Five very attractive, very tall and very stylish singers, each voice as powerful as the next, each able to sing lead, they struggled at first to find a direction – working well as a live band, the group struggled to find a hit record in their first few years together. It wasn’t until Gordy held a competition for the Motown house producers to be the first to come up with a hit for the group, and Smokey Robinson gave them ‘The Way You Do The Things You Do’ that they released a single that made any kind of impact.
The group had shifted and changed – and continued to shift and change throughout it’s life – before settling in the earlier years with Paul and Otis Williams (no relation), Melvin Franklin, Eddie Kendricks and David Ruffin. For most of the early success years the group were under the wing of Robinson and released a string of hit records, toured as one of the most successful Motown groups (even managing to break into the very white world of the Copa, as well as many other venues traditionally reserved for the Dean Martin/Frank Sinatra crowd) fronting television specials along the way.
Success got to the group, however, and David Ruffin was soon rubbing up the other members the wrong way, suggesting that the group should be renamed David Ruffin and the Temptations. At around this time another young writer/producer was trying to get more and more involved with the group; Norman Whitfield. After one of Smokey’s Tempts songs didn’t do as well as expected, Gordy, following a promise, released a Whitfield co-written track which showcased Ruffin’s fantastic rough but smooth style. Ain’t Too Proud To Beg was a big success, and Whitfield soon found himself getting more and more writing gigs with the group. However, Ruffin’s behaviour was becoming more and more arrogant, and the other members voted him out. Replaced by the very capable Dennis Edwards, Ruffin, painfully isolated and addicted to drugs, found it harder to let go of the group, and would often show up at live shows, crashing the stage and singing old hits at a time when the group were trying to introduce their new member.
It was in the mid sixties that the group and Whitfield found the perfect song to showcase Edwards’ voice. Equally as rough and yet smooth as Ruffin’s, it contained something more, a sense of pain and struggle. With the Funk Brothers (the Motown studio band which did so much to define the new sound of young America) Whitfield cut a track that even Gordy, who was very determined to steer clear of ‘message’ records, couldn’t ignore.

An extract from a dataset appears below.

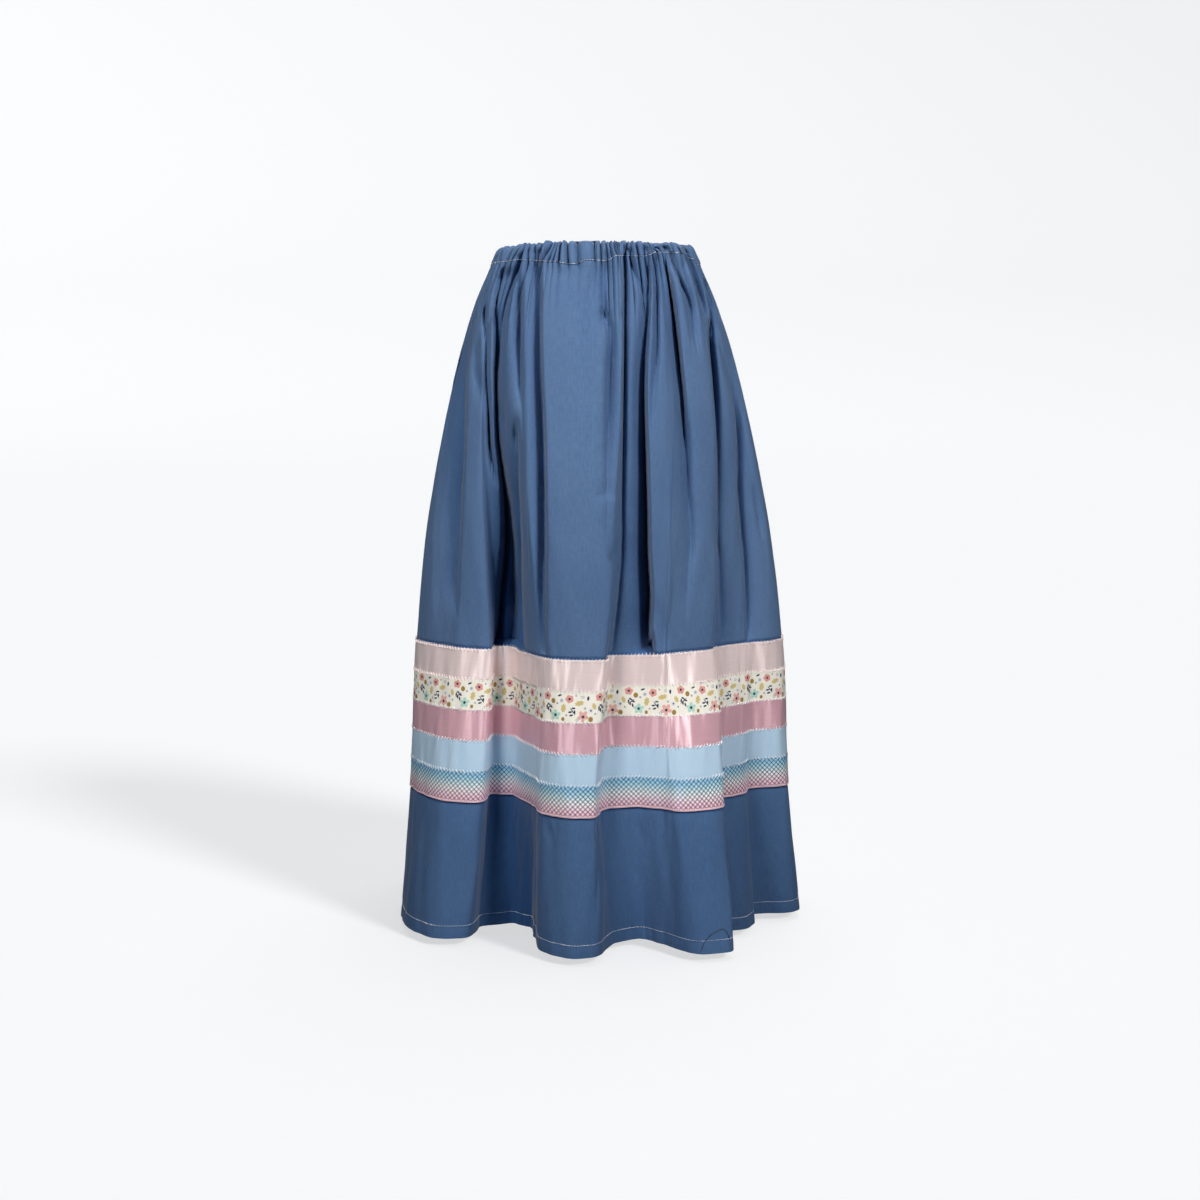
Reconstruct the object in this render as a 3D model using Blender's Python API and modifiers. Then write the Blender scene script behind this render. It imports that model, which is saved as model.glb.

Cloud Nine, telling the story of a man struggling through life, opting for the easy route out of the rat race that is eating him up he decides to use drugs and ignore the world around him. Opening with a simple drum lead in and a light wah-wah, the song soon sinks into a fantastic bongo and bass driven track. Edwards’ first line ‘The childhood part of my life wasn’t very pretty, I was born and raised in the slums of the city’ doesn’t punch out, but cuts through the sunken track with confidence. What Whitfield did best was to allow the Funk Brothers to lead the song, and allow the group to try and catch up, bouncing each members unique voice off of the others. It was a message song, it was a funky song that Motown had never tried to get close to before (preferring to leave that to the likes of Sly and The Family Stone), but most importantly it was a huge hit, the first Motown record to win a Grammy.
The group shifted and changed, in fighting and tragedy leading to an ever evolving line up, and Whitfield continued to produce a string of hits for them until the mid seventies, including the beautiful ‘Just My Imagination (Running Away With Me) – which was Paul Williams’ and Eddie Kendrick’s farewell song, but, for me, none were as powerful as the first time I heard Cloud Nine – a song that bridged the gap between Soul and Funk, between the young America of the summer of love and the socially aware peace movement of the 70’s, and a song which saw Motown’s sound evolve and develop, continuing it’s position as the home of Hitsville USA.
So, Barbelith, my questions to you;
Which Motown group/singer defined the sound for you and why?